Наклонившись к ней, пристав тронул ее за плечо. – Госпожа Болотова, – голос звучал подчеркнуто официально. – Мы вынуждены арестовать вас и вашего сына, и препроводить в участок для дознания. К господину Болотову будет прислан врач для оказания помощи. Как только станет возможно, его отправят в больницу.
Но женщина так и не пошевелилась. Похоже, в докторе нуждалось все семейство, включая Митю, который так и не появился из комнаты отца. Сгорая от тревоги за девушку, которой необходим был врач, я вызвался отправиться за ним. К тому же пребывание в этом доме навевало на меня такую тоску, что я с радостью отсюда сбежал.
Глава 8
Не нужно мне такой романтики…
Преодолев еще раз дорогу до полицейского участка, я отправил врача к Болотовым, а сам, не в силах пошевелить даже пальцем, остался дежурить около Сидора, которого до утра оставили здесь, тем более, что боль от ожогов немного утихла, и он заснул.

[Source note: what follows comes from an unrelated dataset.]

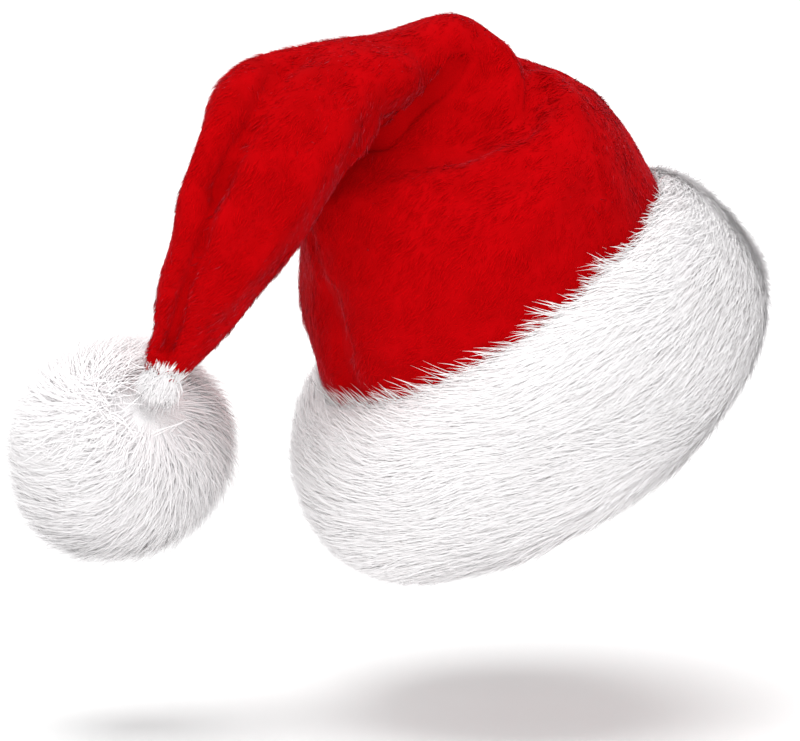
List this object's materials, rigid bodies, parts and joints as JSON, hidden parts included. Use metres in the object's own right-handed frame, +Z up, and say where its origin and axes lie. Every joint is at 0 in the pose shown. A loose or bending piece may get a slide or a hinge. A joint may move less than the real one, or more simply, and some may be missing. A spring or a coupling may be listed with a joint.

Сидя у его лежанки, в тепле, меня так разморило, что я начал клевать носом. Измученный мозг не мог больше воспринимать мрачную реальность и увлекал меня в блаженные фантазии забытья. Перед глазами уже плыли цветные круги, которые всегда предвосхищают крепкий сон, но тут меня как будто толкнули. Встрепенувшись, я открыл глаза и увидел Сидора, который уже не спал, а сидя, напряженно смотрел на меня. Я так и не успел понять, что произошло, как вдруг у меня перед глазами как будто вспыхнул яркий свет, а затем наступила долгая тьма…
Очнулся я в больнице, как мне потом сказали, только через сутки. Голова болела страшно, пузырь со льдом только немного облегчал страдания. К тому же после перенесенных волнений меня охватила такая страшная слабость, что я не мог толком даже сесть в кровати. Сильное сотрясение мозга вызвало у меня еще и полную апатию и безразличие ко всему. По крайней мере, так мне объяснил врач. Поскольку тревожить меня первую неделю было нельзя, полицейские в больнице не появлялись. А затем после дачи показаний я уехал в заждавшуюся меня деревню.